WHAT THE TASK ASKS: Copy exactly the lines from the one containing "obj.parent = None" to the one containing "goldenAngle = math.radians(137.5)", both lines included, and nothing else.

[BEGIN]

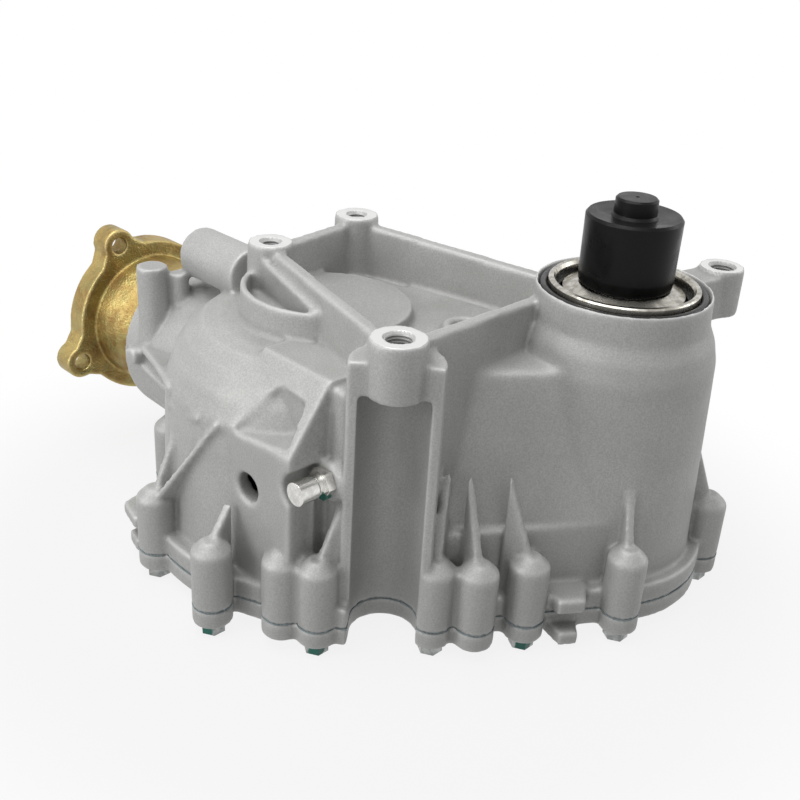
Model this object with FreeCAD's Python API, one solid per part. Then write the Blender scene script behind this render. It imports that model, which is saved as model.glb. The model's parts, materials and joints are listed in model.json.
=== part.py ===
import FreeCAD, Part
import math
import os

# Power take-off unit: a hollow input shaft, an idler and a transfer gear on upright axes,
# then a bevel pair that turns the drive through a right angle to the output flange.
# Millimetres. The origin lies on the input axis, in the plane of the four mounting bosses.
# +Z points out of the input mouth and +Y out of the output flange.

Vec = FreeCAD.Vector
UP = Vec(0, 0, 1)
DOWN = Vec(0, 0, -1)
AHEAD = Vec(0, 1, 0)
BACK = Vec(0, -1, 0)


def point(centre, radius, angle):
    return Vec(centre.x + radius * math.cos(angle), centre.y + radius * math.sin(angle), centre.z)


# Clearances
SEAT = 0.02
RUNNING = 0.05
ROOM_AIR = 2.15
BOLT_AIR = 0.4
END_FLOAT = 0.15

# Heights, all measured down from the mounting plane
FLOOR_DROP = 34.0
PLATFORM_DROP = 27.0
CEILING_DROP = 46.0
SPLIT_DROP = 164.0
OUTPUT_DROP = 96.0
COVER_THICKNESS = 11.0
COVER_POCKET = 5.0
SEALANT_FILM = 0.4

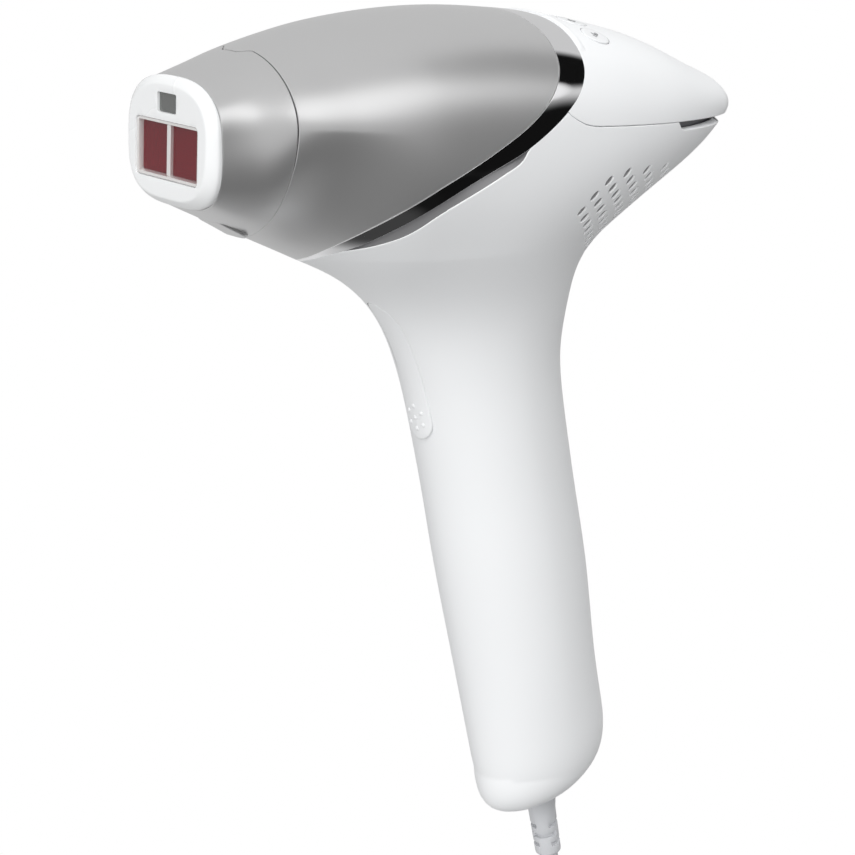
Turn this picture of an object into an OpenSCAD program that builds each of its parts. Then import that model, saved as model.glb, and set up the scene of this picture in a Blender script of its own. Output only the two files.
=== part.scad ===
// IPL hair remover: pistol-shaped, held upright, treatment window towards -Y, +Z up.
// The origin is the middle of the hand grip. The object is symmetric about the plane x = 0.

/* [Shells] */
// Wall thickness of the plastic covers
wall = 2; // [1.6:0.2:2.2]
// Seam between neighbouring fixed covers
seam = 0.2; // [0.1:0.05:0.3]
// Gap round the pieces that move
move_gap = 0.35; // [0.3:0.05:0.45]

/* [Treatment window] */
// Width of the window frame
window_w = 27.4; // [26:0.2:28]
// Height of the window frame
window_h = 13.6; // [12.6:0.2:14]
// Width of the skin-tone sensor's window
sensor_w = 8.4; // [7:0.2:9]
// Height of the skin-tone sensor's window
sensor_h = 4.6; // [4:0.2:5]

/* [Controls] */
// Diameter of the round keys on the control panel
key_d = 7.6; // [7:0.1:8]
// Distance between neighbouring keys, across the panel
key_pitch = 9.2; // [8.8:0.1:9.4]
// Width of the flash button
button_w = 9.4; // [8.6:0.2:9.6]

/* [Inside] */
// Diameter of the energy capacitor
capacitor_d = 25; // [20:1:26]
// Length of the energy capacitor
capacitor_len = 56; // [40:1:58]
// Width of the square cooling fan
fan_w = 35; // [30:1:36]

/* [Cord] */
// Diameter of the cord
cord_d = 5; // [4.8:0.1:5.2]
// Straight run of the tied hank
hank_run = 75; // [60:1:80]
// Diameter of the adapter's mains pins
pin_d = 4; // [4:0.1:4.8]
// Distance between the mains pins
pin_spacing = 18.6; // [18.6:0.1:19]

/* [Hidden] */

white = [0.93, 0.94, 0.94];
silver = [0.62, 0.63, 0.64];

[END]
[BEGIN]

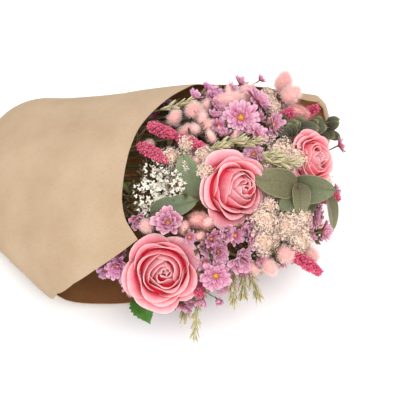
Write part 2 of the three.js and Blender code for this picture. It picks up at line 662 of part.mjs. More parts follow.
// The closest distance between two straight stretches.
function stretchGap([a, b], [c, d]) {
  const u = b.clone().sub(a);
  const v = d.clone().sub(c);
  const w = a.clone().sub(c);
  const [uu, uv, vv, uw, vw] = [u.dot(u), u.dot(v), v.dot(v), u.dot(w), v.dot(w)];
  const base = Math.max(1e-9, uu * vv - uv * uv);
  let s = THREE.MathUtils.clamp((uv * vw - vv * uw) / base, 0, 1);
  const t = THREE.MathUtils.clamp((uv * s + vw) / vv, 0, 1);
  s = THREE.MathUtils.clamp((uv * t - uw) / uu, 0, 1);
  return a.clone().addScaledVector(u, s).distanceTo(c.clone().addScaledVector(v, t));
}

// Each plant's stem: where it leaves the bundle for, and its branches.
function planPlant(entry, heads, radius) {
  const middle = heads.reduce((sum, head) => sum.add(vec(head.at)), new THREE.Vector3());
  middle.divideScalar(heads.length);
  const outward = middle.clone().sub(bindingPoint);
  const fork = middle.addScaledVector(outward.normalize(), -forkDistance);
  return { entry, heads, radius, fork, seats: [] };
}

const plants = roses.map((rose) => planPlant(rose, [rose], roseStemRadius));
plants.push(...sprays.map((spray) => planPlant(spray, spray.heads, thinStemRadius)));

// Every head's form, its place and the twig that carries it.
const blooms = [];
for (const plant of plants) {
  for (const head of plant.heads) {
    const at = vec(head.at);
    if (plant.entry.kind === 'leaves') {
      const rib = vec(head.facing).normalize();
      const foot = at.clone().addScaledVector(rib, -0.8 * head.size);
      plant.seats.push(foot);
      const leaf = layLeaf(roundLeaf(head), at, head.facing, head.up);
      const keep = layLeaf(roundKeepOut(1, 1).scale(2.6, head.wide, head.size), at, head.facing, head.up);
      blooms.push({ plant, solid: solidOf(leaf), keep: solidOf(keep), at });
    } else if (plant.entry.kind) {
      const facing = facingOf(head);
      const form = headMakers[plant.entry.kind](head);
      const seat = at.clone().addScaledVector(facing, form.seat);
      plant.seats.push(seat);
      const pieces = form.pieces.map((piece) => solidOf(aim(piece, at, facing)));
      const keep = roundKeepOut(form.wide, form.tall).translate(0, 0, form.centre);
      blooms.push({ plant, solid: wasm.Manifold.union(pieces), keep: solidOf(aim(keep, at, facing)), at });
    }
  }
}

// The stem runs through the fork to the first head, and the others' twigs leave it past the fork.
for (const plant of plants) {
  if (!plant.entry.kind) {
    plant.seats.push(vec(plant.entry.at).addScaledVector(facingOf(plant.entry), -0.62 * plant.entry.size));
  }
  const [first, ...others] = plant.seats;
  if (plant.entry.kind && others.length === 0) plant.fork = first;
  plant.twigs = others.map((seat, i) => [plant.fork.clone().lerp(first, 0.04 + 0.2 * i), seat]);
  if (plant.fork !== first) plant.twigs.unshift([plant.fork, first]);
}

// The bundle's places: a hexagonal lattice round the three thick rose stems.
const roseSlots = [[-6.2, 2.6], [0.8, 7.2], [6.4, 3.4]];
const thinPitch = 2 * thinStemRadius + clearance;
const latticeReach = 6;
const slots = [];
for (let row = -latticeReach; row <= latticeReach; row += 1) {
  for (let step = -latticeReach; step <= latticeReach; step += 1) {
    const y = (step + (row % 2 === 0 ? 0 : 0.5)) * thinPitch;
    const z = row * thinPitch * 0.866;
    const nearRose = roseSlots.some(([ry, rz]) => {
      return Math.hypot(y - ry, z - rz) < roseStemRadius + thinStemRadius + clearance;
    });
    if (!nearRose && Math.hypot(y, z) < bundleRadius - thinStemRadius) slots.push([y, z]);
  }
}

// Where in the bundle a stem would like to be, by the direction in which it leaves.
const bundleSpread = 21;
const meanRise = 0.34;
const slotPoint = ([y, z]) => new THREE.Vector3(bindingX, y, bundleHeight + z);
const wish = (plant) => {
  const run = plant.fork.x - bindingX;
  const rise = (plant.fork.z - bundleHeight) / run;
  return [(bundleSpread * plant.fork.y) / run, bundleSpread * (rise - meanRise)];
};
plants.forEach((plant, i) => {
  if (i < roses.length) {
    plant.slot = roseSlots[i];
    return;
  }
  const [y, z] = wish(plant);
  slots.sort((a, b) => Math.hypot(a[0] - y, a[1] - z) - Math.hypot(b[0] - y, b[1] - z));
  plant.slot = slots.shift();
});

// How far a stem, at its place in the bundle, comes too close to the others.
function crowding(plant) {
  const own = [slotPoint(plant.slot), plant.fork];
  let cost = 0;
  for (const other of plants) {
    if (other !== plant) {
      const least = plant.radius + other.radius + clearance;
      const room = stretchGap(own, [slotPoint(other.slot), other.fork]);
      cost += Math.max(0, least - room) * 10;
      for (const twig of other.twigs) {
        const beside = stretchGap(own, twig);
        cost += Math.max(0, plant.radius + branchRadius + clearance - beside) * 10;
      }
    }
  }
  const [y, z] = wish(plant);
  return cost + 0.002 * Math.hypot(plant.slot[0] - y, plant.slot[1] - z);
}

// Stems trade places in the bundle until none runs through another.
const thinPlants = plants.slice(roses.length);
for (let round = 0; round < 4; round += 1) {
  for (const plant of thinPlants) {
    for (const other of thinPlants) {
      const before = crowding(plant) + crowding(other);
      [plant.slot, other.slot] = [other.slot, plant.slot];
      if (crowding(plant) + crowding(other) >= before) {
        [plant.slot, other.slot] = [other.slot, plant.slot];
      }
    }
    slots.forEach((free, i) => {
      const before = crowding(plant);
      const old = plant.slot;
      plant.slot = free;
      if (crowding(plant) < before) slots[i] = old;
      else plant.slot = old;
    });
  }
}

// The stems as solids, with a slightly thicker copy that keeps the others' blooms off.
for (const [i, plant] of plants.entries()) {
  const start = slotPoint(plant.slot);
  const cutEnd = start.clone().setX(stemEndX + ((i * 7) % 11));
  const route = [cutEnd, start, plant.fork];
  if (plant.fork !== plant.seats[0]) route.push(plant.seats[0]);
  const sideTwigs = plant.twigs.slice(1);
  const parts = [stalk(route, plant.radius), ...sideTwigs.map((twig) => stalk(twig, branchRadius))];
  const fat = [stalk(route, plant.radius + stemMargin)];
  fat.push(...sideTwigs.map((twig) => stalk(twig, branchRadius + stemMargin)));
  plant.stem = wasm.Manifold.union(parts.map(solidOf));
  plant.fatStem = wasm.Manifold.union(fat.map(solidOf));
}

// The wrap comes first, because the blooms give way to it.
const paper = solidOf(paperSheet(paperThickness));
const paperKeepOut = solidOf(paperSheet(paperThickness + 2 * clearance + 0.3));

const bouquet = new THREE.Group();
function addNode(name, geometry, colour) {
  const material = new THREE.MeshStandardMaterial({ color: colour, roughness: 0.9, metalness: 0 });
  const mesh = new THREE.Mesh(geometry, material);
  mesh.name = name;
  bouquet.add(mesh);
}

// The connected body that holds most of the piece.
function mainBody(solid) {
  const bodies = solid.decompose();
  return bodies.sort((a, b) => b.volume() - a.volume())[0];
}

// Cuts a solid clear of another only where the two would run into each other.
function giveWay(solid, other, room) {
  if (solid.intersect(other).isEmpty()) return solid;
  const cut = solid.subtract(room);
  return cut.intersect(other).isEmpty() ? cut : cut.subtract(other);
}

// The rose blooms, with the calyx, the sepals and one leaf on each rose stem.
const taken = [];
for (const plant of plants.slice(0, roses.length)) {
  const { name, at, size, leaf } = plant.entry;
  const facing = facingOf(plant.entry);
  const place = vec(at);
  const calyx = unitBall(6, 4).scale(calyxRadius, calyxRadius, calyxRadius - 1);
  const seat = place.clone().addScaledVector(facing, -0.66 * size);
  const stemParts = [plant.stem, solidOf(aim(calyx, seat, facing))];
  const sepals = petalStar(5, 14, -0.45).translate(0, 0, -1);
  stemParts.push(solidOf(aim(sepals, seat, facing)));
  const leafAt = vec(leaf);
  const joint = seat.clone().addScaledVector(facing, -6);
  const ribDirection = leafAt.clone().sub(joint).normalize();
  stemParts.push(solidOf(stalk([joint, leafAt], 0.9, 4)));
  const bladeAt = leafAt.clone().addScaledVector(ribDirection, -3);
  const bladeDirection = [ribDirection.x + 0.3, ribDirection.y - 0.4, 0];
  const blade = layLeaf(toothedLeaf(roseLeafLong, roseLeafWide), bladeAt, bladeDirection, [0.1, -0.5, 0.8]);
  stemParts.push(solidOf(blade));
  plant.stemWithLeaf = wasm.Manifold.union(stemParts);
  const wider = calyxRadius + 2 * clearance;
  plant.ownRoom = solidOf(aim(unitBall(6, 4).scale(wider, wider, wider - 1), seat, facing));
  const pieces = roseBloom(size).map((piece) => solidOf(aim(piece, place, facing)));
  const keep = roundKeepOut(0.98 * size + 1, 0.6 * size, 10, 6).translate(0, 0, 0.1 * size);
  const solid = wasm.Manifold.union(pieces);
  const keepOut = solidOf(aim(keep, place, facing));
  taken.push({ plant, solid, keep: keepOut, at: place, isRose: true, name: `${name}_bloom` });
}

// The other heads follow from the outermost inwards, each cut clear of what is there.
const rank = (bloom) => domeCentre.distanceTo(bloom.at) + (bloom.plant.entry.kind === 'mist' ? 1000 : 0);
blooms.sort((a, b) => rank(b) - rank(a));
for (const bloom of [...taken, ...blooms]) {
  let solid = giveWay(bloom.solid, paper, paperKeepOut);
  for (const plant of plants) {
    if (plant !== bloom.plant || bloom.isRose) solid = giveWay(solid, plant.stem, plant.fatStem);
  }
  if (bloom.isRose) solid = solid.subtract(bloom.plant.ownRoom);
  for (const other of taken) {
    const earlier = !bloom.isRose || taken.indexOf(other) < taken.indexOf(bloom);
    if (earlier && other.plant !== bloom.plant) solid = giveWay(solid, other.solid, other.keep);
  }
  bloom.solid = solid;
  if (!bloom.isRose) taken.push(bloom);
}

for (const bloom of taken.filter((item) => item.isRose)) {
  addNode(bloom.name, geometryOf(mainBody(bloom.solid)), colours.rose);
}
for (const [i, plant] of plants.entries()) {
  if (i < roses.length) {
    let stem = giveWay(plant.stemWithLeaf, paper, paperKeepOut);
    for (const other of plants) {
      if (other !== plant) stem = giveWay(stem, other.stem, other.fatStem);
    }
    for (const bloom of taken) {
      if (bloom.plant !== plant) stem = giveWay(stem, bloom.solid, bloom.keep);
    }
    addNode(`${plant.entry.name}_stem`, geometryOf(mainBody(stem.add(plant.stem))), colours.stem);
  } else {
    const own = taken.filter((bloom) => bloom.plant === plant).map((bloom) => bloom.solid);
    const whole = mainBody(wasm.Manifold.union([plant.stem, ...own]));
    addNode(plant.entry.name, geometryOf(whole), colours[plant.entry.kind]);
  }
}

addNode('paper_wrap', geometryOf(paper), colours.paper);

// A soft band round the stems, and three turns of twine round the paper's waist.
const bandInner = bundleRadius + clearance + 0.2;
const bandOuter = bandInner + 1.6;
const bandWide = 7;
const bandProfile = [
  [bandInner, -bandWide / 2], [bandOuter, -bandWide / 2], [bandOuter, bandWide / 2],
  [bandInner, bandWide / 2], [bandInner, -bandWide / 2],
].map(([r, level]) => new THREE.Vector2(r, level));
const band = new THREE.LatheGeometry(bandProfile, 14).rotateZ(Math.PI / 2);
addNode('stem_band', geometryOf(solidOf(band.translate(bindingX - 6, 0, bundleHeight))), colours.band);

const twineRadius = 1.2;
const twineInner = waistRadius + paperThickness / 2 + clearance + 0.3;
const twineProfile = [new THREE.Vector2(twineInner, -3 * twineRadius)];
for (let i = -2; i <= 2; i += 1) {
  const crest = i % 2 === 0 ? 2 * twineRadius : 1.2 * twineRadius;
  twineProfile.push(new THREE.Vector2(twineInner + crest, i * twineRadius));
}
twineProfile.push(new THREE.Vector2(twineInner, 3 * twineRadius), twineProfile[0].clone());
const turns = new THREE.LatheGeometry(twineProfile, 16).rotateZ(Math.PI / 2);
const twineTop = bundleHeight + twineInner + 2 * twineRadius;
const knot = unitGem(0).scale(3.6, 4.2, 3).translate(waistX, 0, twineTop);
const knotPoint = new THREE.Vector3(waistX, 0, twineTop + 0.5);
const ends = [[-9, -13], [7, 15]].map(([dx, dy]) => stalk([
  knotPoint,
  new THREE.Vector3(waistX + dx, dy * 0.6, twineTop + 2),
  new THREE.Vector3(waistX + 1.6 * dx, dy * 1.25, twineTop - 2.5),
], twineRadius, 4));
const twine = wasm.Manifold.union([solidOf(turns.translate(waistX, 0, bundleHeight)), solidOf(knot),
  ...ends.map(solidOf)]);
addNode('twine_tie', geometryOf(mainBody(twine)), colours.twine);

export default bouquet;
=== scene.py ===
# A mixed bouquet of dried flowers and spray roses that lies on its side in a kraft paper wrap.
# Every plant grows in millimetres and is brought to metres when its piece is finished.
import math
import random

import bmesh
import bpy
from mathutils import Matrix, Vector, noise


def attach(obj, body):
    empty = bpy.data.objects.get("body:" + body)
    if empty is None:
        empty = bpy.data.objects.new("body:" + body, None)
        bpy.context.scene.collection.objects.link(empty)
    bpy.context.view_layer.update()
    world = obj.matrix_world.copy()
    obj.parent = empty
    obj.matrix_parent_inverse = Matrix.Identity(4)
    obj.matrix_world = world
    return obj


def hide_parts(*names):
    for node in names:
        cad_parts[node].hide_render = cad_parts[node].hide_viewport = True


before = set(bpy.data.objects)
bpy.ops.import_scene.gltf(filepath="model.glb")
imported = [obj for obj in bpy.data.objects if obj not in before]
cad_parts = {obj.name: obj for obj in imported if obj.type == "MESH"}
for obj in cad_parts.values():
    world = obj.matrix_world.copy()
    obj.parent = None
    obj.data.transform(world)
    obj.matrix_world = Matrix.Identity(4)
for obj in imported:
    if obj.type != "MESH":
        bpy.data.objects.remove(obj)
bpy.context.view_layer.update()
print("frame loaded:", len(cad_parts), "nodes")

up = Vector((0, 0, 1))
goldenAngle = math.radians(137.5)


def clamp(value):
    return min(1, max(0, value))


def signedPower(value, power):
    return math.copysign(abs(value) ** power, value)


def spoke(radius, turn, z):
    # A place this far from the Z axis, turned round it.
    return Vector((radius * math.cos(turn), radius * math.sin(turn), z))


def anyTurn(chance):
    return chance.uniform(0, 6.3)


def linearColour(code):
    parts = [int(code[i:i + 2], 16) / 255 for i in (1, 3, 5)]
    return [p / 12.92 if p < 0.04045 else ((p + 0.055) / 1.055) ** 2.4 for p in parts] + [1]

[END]

RESULT BELOW:
    obj.parent = None
    obj.data.transform(world)
    obj.matrix_world = Matrix.Identity(4)
for obj in imported:
    if obj.type != "MESH":
        bpy.data.objects.remove(obj)
bpy.context.view_layer.update()
print("frame loaded:", len(cad_parts), "nodes")

up = Vector((0, 0, 1))
goldenAngle = math.radians(137.5)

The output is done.